Simply put, it had a lot to do with "Altars Of Madness," and along with it the utter madness of death metal that it whole heartedly spawned. Here on their freshest, early debut album, Morbid Angel were young and they were (like Slayer) hungry to prove that they were the fastest, meanest, darkest band on earth. Look at it any way you like- but that's the very thing that makes legendary death metal.
And with songs like Blasphemy, Suffocation, Maze Of Torment, and of course, Immortal Rights, who could deny them title to the throne? In their prime Trey Azagthoth was the most ego-maniacal and eccentric shrdder on earth. When you combine this with an unusually extreme hunger to slay people with death metal, whammy bars, wah wah pedals, Marshall tube amps, and near virtuosic levels of electric guitar skills not completely out of league with fucking Van Halen- you've got the potential for a guitarist who could rightfully take over the world in a tyrannical death metal holocaust. While I'm sure that's probably exactly what he had in mind that is also what helped insure this album to be one of the sickest slabs of dark mastery in the history of metal.
All four of these gents were in their musical prime and on top of their hellish thrones at this fresh point in the bands history. While Richard Brunelle would unfortunateoy be iced shortly after "Blessed Are The Sick"'s release, Pete "Commando" Sandoval had recently stepped in (having come out of Terrorizer) and proved that he was indeed sick on the drum throne. However, I've always found the drums to be Morbid Angel's weakest link only by comparison to every other element, which are all expertly executed. Yes, The Commando is fast as fuck, but i've always thought the drums a bit pedestrian and lacking much style, and even crude in flair at times. However, David Vincent is quite simply a Dark Lord on this album. Both his bass playing and vocals are phenomenal on this release. Vincent is simply unfuckwithable on this record.
One of the greatest, but most often overlooked elements to the music here is the keyboards. They are subtle and strengthen the epic, almost midevil and otherworldly atmosphere that is emit. The keyboards are subtle, yet crucially important to this album's genius song craft and overall success.

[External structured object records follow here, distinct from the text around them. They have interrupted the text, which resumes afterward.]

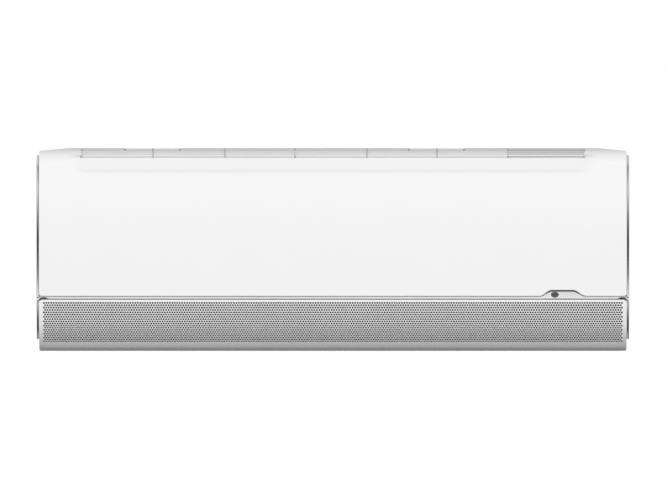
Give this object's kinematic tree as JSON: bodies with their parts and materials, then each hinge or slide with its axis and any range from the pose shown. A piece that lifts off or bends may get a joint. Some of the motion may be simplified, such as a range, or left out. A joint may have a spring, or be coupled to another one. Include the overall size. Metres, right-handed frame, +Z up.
{
  "type": "mini split indoor unit",
  "caption": "Wall-hung air conditioner indoor unit with a smooth bowed front panel, bright end trims and a perforated outlet flap that swings down from the bottom.",
  "frame": {"origin": "middle of the wall plate's back face, where it lies on the wall", "axes": "+X runs along the unit to the right as seen from the room, +Z is up and the room lies towards -Y"},
  "size_m": [0.94, 0.1929, 0.322],
  "materials": {
    "shell_white": "satin",
    "panel_white": "gloss",
    "filter_white": "satin",
    "filter_mesh": "matte",
    "silver_trim": "polished",
    "lens_dark": "gloss",
    "flap_perforated": "satin",
    "inner_white": "satin",
    "chassis_grey": "matte",
    "vane_dark": "matte",
    "zinc_steel": "satin",
    "fin_aluminium": "satin",
    "copper_tube": "satin",
    "union_brass": "satin",
    "foam": "matte",
    "fan_grey": "matte",
    "steel": "satin",
    "motor_white": "matte",
    "motor_metal": "satin",
    "board_green": "satin",
    "seal_rubber": "matte"
  },
  "bodies": {
    "body": {"cable_gland": "seal_rubber", "chassis": "chassis_grey", "control_board": "board_green", "control_box": "inner_white", "control_cover": "inner_white", "display_board": "board_green", "drain_pan": "inner_white", "drain_plug": "seal_rubber", "evaporator_bends": "copper_tube", "evaporator_fins": "fin_aluminium", "evaporator_plates": "zinc_steel", "fan_bearing": "seal_rubber", "fan_motor": "motor_white", "flap_motor": "motor_metal", "frame_screws": "steel", "front_frame": "shell_white", "gas_pipe": "copper_tube", "gas_union": "union_brass", "intake_grille": "shell_white", "liquid_pipe": "copper_tube", "liquid_union": "union_brass", "louver_motor": "motor_metal", "motor_clamp": "chassis_grey", "outlet_trim": "silver_trim", "pipe_clamp": "inner_white", "pipe_insulation": "foam", "receiver_lens": "lens_dark", "side_trim_left": "silver_trim", "side_trim_right": "silver_trim", "terminal_block": "inner_white", "vane_motor_left": "motor_metal", "vane_motor_right": "motor_metal", "vent_grille": "shell_white", "wall_plate": "zinc_steel"},
    "panel": {"front_panel": "panel_white"},
    "flap": {"flap_skin": "flap_perforated", "flap_carrier": "inner_white"},
    "flap_gear": {"flap_pinion": "inner_white"},
    "louver": {"inner_louver": "inner_white"},
    "fan": {"fan_wheel": "fan_grey", "fan_axles": "steel"},
    "filter_left": {"air_filter_left": "filter_white", "filter_mesh_left": "filter_mesh"},
    "filter_right": {"air_filter_right": "filter_white", "filter_mesh_right": "filter_mesh"},
    "button": {"manual_button": "shell_white"},
    "left_vane_1": {"vane_left_1": "vane_dark"},
    "left_vane_2": {"vane_left_2": "vane_dark"},
    "left_vane_3": {"vane_left_3": "vane_dark"},
    "left_vane_4": {"vane_left_4": "vane_dark"},
    "left_vane_5": {"vane_left_5": "vane_dark"},
    "left_vane_6": {"vane_left_6": "vane_dark"},
    "left_link": {"vane_link_left": "vane_dark"},
    "right_vane_1": {"vane_right_1": "vane_dark"},
    "right_vane_2": {"vane_right_2": "vane_dark"},
    "right_vane_3": {"vane_right_3": "vane_dark"},
    "right_vane_4": {"vane_right_4": "vane_dark"},
    "right_vane_5": {"vane_right_5": "vane_dark"},
    "right_vane_6": {"vane_right_6": "vane_dark"},
    "right_link": {"vane_link_right": "vane_dark"}
  },
  "joints": [
    {"name": "panel_hinge", "type": "hinge", "parent": "body", "child": "panel", "pos_m": [0, -0.149, 0.1574], "axis": [-1, 0, 0], "range_deg": [0, 45]},
    {"name": "flap_hinge", "type": "hinge", "parent": "body", "child": "flap", "pos_m": [0, -0.13, -0.15], "axis": [1, 0, 0], "range_deg": [0, 80]},
    {"name": "flap_gear_spin", "type": "hinge", "parent": "body", "child": "flap_gear", "pos_m": [0.45675, -0.13, -0.1225], "axis": [1, 0, 0], "range_deg": [-214, 0]},
    {"name": "louver_hinge", "type": "hinge", "parent": "body", "child": "louver", "pos_m": [0, -0.146, -0.118], "axis": [1, 0, 0], "range_deg": [0, 90]},
    {"name": "fan_spin", "type": "hinge", "parent": "body", "child": "fan", "pos_m": [0, -0.088, -0.03], "axis": [1, 0, 0], "continuous": true},
    {"name": "filter_left_slide", "type": "slide", "parent": "body", "child": "filter_left", "axis": [0, 0, 1], "range_m": [0, 0.2]},
    {"name": "filter_right_slide", "type": "slide", "parent": "body", "child": "filter_right", "axis": [0, 0, 1], "range_m": [0, 0.2]},
    {"name": "button_press", "type": "slide", "parent": "body", "child": "button", "axis": [0, 1, 0], "range_m": [0, 0.0015], "stiffness_N_per_m": 150},
    {"name": "left_vane_1_turn", "type": "hinge", "parent": "body", "child": "left_vane_1", "pos_m": [-0.39644, -0.09915, -0.12786], "axis": [0, -0.6428, 0.766], "range_deg": [-35, 35]},
    {"name": "left_vane_2_turn", "type": "hinge", "parent": "body", "child": "left_vane_2", "pos_m": [-0.32931, -0.09915, -0.12786], "axis": [0, -0.6428, 0.766], "range_deg": [-35, 35]},
    {"name": "left_vane_3_turn", "type": "hinge", "parent": "body", "child": "left_vane_3", "pos_m": [-0.26219, -0.09915, -0.12786], "axis": [0, -0.6428, 0.766], "range_deg": [-35, 35]},
    {"name": "left_vane_4_turn", "type": "hinge", "parent": "body", "child": "left_vane_4", "pos_m": [-0.19506, -0.09915, -0.12786], "axis": [0, -0.6428, 0.766], "range_deg": [-35, 35]},
    {"name": "left_vane_5_turn", "type": "hinge", "parent": "body", "child": "left_vane_5", "pos_m": [-0.12794, -0.09915, -0.12786], "axis": [0, -0.6428, 0.766], "range_deg": [-35, 35]},
    {"name": "left_vane_6_turn", "type": "hinge", "parent": "body", "child": "left_vane_6", "pos_m": [-0.06081, -0.09915, -0.12786], "axis": [0, -0.6428, 0.766], "range_deg": [-35, 35]},
    {"name": "left_link_pin", "type": "hinge", "parent": "left_vane_1", "child": "left_link", "pos_m": [-0.39644, -0.0754, -0.10793], "axis": [0, -0.6428, 0.766], "range_deg": [-35, 35]},
    {"name": "right_vane_1_turn", "type": "hinge", "parent": "body", "child": "right_vane_1", "pos_m": [0.00631, -0.09915, -0.12786], "axis": [0, -0.6428, 0.766], "range_deg": [-35, 35]},
    {"name": "right_vane_2_turn", "type": "hinge", "parent": "body", "child": "right_vane_2", "pos_m": [0.07344, -0.09915, -0.12786], "axis": [0, -0.6428, 0.766], "range_deg": [-35, 35]},
    {"name": "right_vane_3_turn", "type": "hinge", "parent": "body", "child": "right_vane_3", "pos_m": [0.14056, -0.09915, -0.12786], "axis": [0, -0.6428, 0.766], "range_deg": [-35, 35]},
    {"name": "right_vane_4_turn", "type": "hinge", "parent": "body", "child": "right_vane_4", "pos_m": [0.20769, -0.09915, -0.12786], "axis": [0, -0.6428, 0.766], "range_deg": [-35, 35]},
    {"name": "right_vane_5_turn", "type": "hinge", "parent": "body", "child": "right_vane_5", "pos_m": [0.27481, -0.09915, -0.12786], "axis": [0, -0.6428, 0.766], "range_deg": [-35, 35]},
    {"name": "right_vane_6_turn", "type": "hinge", "parent": "body", "child": "right_vane_6", "pos_m": [0.34194, -0.09915, -0.12786], "axis": [0, -0.6428, 0.766], "range_deg": [-35, 35]},
    {"name": "right_link_pin", "type": "hinge", "parent": "right_vane_1", "child": "right_link", "pos_m": [0.00631, -0.0754, -0.10793], "axis": [0, -0.6428, 0.766], "range_deg": [-35, 35]}
  ],
  "couplings": [
    {"joint": "flap_gear_spin", "follows": "flap_hinge", "ratio": -2.6667},
    {"joint": "left_vane_2_turn", "follows": "left_vane_1_turn", "ratio": 1},
    {"joint": "left_vane_3_turn", "follows": "left_vane_1_turn", "ratio": 1},
    {"joint": "left_vane_4_turn", "follows": "left_vane_1_turn", "ratio": 1},
    {"joint": "left_vane_5_turn", "follows": "left_vane_1_turn", "ratio": 1},
    {"joint": "left_vane_6_turn", "follows": "left_vane_1_turn", "ratio": 1},
    {"joint": "left_link_pin", "follows": "left_vane_1_turn", "ratio": -1},
    {"joint": "right_vane_2_turn", "follows": "right_vane_1_turn", "ratio": 1},
    {"joint": "right_vane_3_turn", "follows": "right_vane_1_turn", "ratio": 1},
    {"joint": "right_vane_4_turn", "follows": "right_vane_1_turn", "ratio": 1},
    {"joint": "right_vane_5_turn", "follows": "right_vane_1_turn", "ratio": 1},
    {"joint": "right_vane_6_turn", "follows": "right_vane_1_turn", "ratio": 1},
    {"joint": "right_link_pin", "follows": "right_vane_1_turn", "ratio": -1}
  ]
}
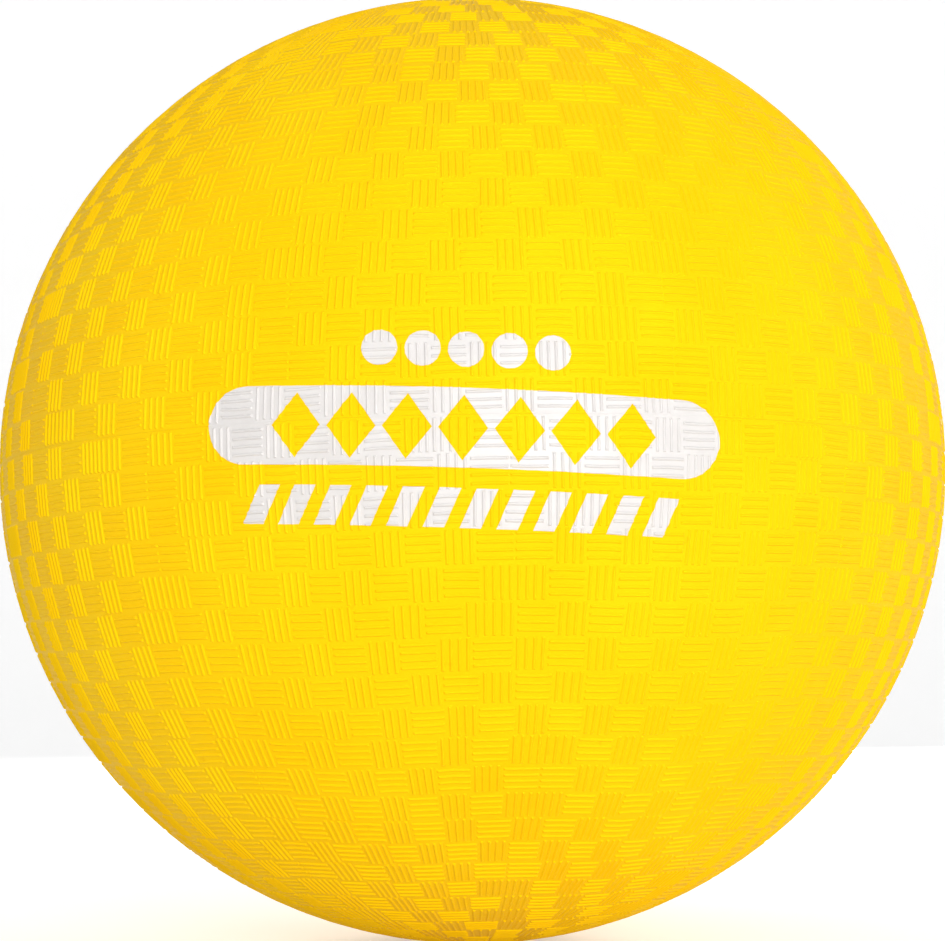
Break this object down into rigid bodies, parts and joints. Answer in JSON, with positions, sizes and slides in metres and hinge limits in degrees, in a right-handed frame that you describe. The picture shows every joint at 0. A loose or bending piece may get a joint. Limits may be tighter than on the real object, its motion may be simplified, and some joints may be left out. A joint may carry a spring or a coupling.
{
  "type": "playground ball",
  "caption": "Hollow rubber playground ball: a basket-weave textured cover with a white print, over a nylon-wound carcass and a bladder with a needle valve.",
  "frame": {"origin": "the ball's centre", "axes": "+Z from the centre out through the needle valve, -Y out through the middle of the print, the moulding line in the XY plane"},
  "size_m": [0.216, 0.2162, 0.2158],
  "materials": {
    "cover_rubber": "satin",
    "ply_rubber": "matte",
    "winding_nylon": "satin",
    "bladder_rubber": "satin",
    "valve_rubber": "matte",
    "plug_rubber": "satin",
    "print_ink": "satin"
  },
  "bodies": {
    "ball": {"cover_upper": "cover_rubber", "cover_lower": "cover_rubber", "carcass_ply": "ply_rubber", "nylon_winding": "winding_nylon", "bladder": "bladder_rubber", "valve_patch": "bladder_rubber", "valve_housing": "valve_rubber", "print_band": "print_ink", "print_discs": "print_ink", "print_bars": "print_ink"},
    "plug": {"valve_plug": "plug_rubber"}
  },
  "joints": [
    {"name": "plug_pull", "type": "slide", "parent": "ball", "child": "plug", "axis": [0, 0, 1], "range_m": [0, 0.014]}
  ]
}
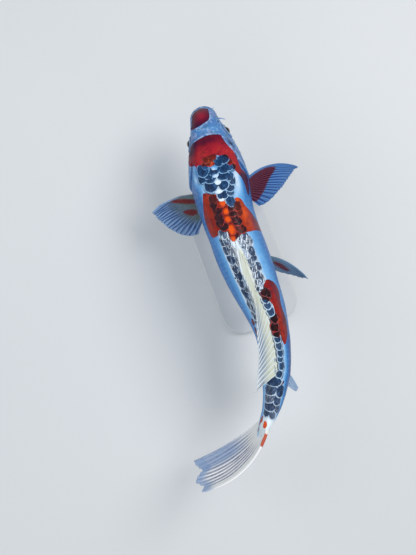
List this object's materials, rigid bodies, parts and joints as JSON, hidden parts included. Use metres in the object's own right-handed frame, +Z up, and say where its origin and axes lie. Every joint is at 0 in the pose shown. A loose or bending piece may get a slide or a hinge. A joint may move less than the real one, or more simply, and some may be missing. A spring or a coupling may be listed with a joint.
{
  "type": "koi carp model",
  "caption": "Life-size still model of a slender koi carp swimming in a gentle bend, fins spread, held over a flat base by slim rods.",
  "frame": {"origin": "the middle of the underside of the display stand's board, which is flat on the floor", "axes": "+Z up; the fish looks towards +Y, with its right side towards +X"},
  "size_m": [0.2392, 0.5375, 0.2383],
  "materials": {
    "skin": "glossy pearly white skin, tinged blue on the flanks, with red patches and large blue-black scales along the back",
    "fin": "satin cream-white ribbed fins, thin and pale at the margins, red near the pectoral roots",
    "eye": "wet gloss, black pupil in a dark silvery ring",
    "barbel": "satin pinkish white",
    "board": "satin off-white lacquer",
    "rod": "fine brushed steel"
  },
  "bodies": {
    "root": {"head": "skin", "trunk": "skin", "tail": "skin", "gill_cover_left": "skin", "gill_cover_right": "skin", "eye_left": "eye", "eye_right": "eye", "barbel_corner_left": "barbel", "barbel_corner_right": "barbel", "barbel_upper_left": "barbel", "barbel_upper_right": "barbel", "pectoral_fin_left": "fin", "pectoral_fin_right": "fin", "pelvic_fin_left": "fin", "pelvic_fin_right": "fin", "dorsal_fin": "fin", "anal_fin": "fin", "tail_fin_upper": "fin", "tail_fin_lower": "fin", "stand_base": "board", "stand_rod_front": "rod", "stand_rod_rear": "rod"}
  },
  "joints": []
}
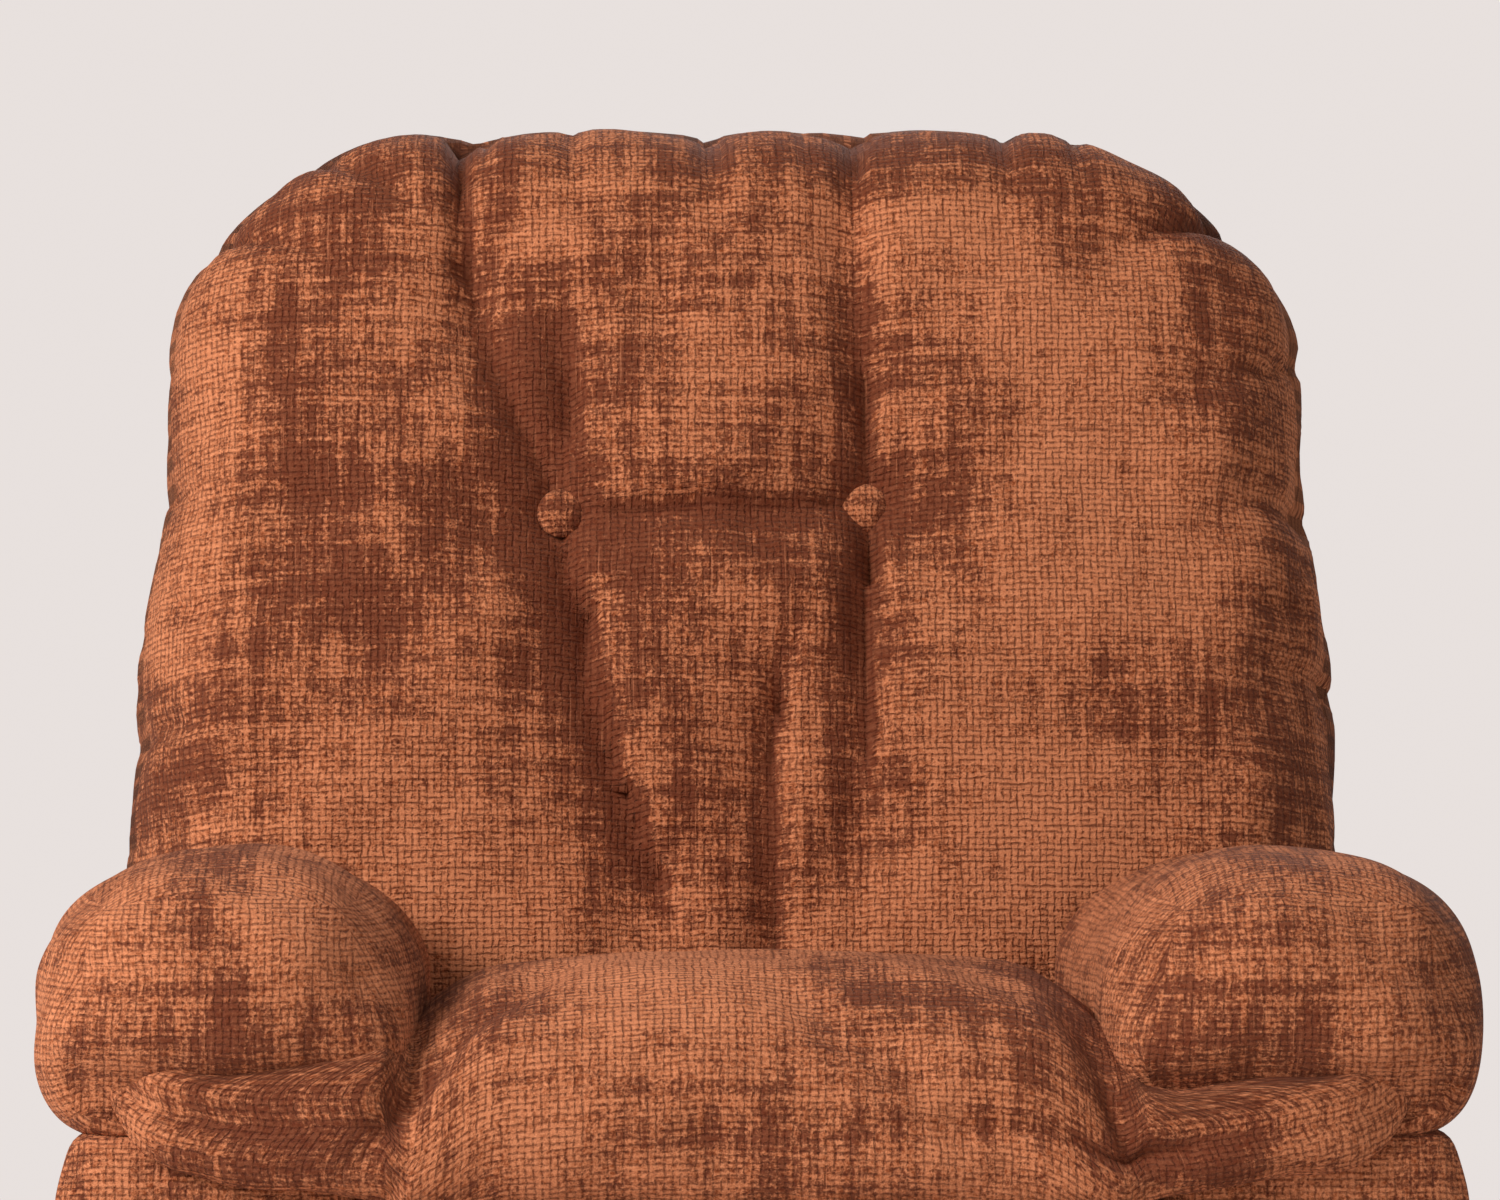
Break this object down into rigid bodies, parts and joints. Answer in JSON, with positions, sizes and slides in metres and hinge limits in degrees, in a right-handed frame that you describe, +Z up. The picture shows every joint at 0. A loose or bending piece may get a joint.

The songwriting was in place. The aesthetic and art is intense and fully-realized, and in a visionary way that was scarcely before seen. The skilled musicianship is not only evident, but glaring, and the Morrisound production is fitting with the heaviness and atmosphere of the songs. While bands were somewhat doing this type of metal earlier; Morbid Angel were the band to fully embrace and push the style into an artistically realized genre. There is a reason they are often regarded as the biggest, highest selling and most popular death metal band, alongside Obituary and Cannibal Corpse.
This album is worth it's weight in death metal gold, because without this album death metal as we know it today may very well not really exist. Heavy traces of this album's influence can also be seen in the second wave of scandanavian black metal to a huge degree on particular records. I remember reading in interviews with David Vincent about how fucked up on psychedelic drugs they were when they were writing this album, and it truly shows in the best way possible.